▶ Short task
In the material below, list every line carrying the string "with".

^^^^^^^^^^^^^^^^

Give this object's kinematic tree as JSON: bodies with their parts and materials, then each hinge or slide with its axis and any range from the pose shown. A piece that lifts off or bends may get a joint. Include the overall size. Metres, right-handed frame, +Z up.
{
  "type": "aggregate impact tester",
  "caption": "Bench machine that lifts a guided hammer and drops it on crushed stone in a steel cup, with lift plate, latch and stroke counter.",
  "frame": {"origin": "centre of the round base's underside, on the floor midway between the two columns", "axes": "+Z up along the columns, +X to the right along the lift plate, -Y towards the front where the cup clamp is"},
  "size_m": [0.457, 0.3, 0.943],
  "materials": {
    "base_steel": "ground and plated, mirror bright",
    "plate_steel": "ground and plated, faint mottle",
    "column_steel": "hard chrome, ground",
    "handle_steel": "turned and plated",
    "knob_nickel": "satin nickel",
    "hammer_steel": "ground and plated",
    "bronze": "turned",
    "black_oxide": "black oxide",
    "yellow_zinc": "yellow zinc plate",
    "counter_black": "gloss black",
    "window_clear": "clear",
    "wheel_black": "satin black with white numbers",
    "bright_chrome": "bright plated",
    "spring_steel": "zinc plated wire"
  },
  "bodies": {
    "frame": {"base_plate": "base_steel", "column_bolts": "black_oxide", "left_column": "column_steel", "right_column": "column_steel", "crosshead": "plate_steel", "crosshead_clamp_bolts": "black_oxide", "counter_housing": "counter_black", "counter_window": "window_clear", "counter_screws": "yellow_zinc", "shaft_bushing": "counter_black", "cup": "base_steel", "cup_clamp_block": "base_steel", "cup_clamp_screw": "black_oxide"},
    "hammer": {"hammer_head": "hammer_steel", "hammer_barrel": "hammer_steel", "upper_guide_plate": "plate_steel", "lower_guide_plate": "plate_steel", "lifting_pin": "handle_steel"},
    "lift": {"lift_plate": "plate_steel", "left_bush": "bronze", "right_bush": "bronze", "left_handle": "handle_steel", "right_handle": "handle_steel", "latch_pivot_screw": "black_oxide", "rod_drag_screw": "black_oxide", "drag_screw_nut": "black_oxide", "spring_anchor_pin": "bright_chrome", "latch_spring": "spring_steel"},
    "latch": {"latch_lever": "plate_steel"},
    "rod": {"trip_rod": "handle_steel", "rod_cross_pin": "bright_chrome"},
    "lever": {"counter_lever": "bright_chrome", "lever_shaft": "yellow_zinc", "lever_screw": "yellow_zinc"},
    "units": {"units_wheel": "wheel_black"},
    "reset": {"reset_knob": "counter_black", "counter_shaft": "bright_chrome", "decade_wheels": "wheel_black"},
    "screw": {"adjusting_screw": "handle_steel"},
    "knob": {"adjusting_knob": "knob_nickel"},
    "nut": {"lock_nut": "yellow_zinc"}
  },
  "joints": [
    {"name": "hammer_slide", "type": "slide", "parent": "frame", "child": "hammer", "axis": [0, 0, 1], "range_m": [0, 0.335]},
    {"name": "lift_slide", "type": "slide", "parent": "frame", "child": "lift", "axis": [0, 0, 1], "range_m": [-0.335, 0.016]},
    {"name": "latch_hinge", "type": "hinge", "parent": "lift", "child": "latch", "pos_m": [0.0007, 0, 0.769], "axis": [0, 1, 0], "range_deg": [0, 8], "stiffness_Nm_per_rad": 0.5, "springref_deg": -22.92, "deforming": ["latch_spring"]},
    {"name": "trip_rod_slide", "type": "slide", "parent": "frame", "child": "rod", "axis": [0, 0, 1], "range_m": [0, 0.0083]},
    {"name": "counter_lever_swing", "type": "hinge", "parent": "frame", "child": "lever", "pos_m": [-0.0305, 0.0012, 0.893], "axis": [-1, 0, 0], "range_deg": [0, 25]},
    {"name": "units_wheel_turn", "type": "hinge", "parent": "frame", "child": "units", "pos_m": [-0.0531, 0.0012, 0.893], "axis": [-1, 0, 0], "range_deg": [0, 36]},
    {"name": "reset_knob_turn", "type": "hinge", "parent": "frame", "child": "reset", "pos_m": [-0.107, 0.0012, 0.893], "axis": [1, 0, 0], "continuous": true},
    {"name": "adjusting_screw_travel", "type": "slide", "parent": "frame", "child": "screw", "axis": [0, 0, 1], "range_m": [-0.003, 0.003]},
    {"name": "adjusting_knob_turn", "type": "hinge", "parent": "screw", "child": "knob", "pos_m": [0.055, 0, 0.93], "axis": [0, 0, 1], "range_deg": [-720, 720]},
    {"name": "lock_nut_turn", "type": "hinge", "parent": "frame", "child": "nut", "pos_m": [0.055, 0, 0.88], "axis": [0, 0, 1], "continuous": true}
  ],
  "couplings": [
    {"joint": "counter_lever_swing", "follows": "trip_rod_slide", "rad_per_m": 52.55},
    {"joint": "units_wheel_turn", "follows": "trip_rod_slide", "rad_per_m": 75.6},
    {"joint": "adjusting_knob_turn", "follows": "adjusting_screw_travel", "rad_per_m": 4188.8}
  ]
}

^^^^^^^^^^^^^^^^

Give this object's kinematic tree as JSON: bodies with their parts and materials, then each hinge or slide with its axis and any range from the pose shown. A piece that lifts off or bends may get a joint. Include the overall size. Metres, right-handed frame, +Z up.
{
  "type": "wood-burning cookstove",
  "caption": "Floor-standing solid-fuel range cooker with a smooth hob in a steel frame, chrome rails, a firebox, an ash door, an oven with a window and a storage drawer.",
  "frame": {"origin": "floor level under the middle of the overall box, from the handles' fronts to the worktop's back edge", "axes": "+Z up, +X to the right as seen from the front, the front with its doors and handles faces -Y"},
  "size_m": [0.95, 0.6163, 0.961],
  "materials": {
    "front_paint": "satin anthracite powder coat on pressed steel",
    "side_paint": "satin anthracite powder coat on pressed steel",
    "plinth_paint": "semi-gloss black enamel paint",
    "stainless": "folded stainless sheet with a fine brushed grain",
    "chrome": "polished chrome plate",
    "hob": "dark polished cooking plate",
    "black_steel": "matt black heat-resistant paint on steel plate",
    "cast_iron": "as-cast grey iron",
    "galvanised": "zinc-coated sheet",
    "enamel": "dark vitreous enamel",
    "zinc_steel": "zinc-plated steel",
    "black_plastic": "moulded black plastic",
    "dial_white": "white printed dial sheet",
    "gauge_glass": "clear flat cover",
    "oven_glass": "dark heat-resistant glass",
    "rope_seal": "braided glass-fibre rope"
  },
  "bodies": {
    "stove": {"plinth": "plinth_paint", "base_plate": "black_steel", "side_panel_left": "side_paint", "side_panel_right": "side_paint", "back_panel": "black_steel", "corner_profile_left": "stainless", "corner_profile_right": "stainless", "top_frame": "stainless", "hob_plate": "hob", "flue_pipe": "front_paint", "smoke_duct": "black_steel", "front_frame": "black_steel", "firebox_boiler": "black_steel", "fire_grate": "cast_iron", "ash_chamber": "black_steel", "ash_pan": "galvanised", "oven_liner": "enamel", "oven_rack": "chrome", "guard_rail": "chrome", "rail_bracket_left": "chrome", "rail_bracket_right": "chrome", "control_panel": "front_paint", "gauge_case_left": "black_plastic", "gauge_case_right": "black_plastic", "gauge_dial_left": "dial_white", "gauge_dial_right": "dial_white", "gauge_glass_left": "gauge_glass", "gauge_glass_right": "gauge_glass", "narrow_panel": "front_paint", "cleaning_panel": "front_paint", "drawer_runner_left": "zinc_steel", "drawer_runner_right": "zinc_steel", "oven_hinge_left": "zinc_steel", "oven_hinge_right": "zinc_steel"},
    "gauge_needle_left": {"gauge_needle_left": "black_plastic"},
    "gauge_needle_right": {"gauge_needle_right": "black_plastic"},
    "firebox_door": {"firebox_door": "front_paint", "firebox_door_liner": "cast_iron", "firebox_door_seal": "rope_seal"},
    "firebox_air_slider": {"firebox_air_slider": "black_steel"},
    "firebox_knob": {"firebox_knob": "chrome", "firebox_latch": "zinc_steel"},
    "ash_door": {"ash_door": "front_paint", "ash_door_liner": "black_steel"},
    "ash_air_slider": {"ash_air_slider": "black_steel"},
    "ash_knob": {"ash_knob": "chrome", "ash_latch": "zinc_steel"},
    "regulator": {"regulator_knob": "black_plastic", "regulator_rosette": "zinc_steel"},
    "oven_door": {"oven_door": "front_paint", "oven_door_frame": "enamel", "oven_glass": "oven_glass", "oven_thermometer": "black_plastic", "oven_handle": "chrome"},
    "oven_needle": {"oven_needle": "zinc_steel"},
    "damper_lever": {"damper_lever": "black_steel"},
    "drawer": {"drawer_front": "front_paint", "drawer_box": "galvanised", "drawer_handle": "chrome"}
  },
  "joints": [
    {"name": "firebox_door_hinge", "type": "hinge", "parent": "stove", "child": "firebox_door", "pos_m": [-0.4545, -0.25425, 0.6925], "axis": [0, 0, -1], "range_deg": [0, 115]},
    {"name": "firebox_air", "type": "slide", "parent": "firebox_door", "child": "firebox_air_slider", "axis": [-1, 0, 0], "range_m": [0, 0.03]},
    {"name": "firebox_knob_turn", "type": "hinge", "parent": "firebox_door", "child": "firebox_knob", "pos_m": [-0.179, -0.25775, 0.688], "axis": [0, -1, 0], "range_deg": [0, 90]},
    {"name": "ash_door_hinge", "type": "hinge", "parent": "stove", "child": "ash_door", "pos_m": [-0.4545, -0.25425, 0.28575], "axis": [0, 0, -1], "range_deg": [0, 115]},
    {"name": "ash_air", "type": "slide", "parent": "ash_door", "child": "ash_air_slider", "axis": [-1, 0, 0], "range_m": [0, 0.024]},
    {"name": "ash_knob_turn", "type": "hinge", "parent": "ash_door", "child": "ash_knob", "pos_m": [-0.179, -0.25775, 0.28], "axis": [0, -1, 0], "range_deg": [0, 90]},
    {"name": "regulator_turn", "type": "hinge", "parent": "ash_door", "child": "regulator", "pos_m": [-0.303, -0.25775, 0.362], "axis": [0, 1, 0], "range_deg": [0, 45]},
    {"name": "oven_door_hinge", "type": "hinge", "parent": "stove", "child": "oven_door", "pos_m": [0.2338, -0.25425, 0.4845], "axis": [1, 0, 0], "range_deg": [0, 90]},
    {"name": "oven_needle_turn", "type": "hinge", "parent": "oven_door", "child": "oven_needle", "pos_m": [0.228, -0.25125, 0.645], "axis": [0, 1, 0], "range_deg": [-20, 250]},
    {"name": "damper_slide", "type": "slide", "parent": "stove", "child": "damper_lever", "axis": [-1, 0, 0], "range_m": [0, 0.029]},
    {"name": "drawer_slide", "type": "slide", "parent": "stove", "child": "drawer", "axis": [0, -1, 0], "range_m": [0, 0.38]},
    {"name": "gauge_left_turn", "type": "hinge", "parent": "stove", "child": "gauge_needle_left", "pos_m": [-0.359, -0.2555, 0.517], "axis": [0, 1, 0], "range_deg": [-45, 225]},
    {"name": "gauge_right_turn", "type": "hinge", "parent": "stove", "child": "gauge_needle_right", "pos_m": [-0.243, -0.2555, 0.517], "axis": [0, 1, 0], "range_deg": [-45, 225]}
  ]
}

^^^^^^^^^^^^^^^^

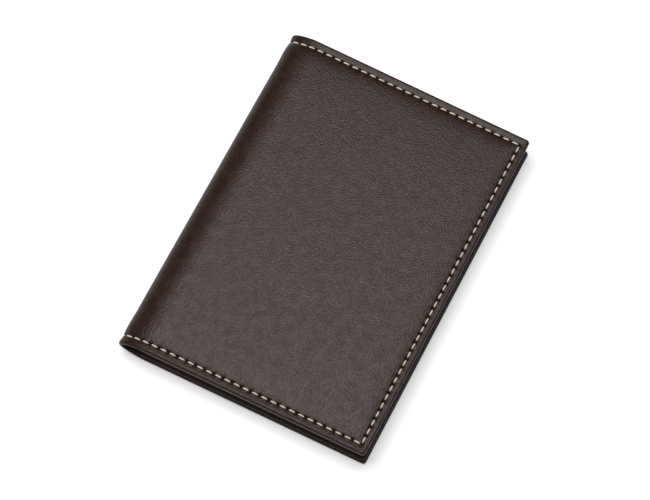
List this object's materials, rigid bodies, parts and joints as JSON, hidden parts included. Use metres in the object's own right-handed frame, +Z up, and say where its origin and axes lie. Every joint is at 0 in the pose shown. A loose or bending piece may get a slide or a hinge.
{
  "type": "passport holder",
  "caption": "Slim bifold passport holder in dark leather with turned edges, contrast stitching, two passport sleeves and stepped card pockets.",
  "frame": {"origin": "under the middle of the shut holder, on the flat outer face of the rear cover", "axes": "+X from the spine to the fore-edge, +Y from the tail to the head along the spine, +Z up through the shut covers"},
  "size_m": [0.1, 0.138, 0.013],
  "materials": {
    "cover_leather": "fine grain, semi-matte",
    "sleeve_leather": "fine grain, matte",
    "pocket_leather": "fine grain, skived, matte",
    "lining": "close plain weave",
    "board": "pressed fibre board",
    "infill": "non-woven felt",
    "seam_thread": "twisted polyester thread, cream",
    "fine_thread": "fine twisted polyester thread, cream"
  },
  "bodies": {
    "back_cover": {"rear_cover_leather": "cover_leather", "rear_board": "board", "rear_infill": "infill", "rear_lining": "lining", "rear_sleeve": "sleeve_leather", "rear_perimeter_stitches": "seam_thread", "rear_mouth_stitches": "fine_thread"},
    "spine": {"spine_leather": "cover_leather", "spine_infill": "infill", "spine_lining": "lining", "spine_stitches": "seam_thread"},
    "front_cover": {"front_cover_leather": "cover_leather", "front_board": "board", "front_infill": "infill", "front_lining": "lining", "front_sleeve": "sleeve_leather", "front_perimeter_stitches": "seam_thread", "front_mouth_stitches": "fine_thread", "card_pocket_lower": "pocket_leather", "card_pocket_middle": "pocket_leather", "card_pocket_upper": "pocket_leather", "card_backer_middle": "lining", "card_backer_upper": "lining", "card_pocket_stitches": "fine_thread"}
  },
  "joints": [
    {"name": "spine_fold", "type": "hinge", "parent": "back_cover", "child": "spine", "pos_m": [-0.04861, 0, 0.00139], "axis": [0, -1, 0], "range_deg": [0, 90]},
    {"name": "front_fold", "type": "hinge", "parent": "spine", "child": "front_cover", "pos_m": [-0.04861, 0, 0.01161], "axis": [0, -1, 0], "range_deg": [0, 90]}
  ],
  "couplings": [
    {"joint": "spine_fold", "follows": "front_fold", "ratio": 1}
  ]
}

^^^^^^^^^^^^^^^^

▶ Response to the task
Give this object's kinematic tree as JSON: bodies with their parts and materials, then each hinge or slide with its axis and any range from the pose shown. A piece that lifts off or bends may get a joint. Include the overall size. Metres, right-handed frame, +Z up.
  "caption": "Bench machine that lifts a guided hammer and drops it on crushed stone in a steel cup, with lift plate, latch and stroke counter.",
    "wheel_black": "satin black with white numbers",
Give this object's kinematic tree as JSON: bodies with their parts and materials, then each hinge or slide with its axis and any range from the pose shown. A piece that lifts off or bends may get a joint. Include the overall size. Metres, right-handed frame, +Z up.
  "caption": "Floor-standing solid-fuel range cooker with a smooth hob in a steel frame, chrome rails, a firebox, an ash door, an oven with a window and a storage drawer.",
  "frame": {"origin": "floor level under the middle of the overall box, from the handles' fronts to the worktop's back edge", "axes": "+Z up, +X to the right as seen from the front, the front with its doors and handles faces -Y"},
    "stainless": "folded stainless sheet with a fine brushed grain",
  "caption": "Slim bifold passport holder in dark leather with turned edges, contrast stitching, two passport sleeves and stepped card pockets.",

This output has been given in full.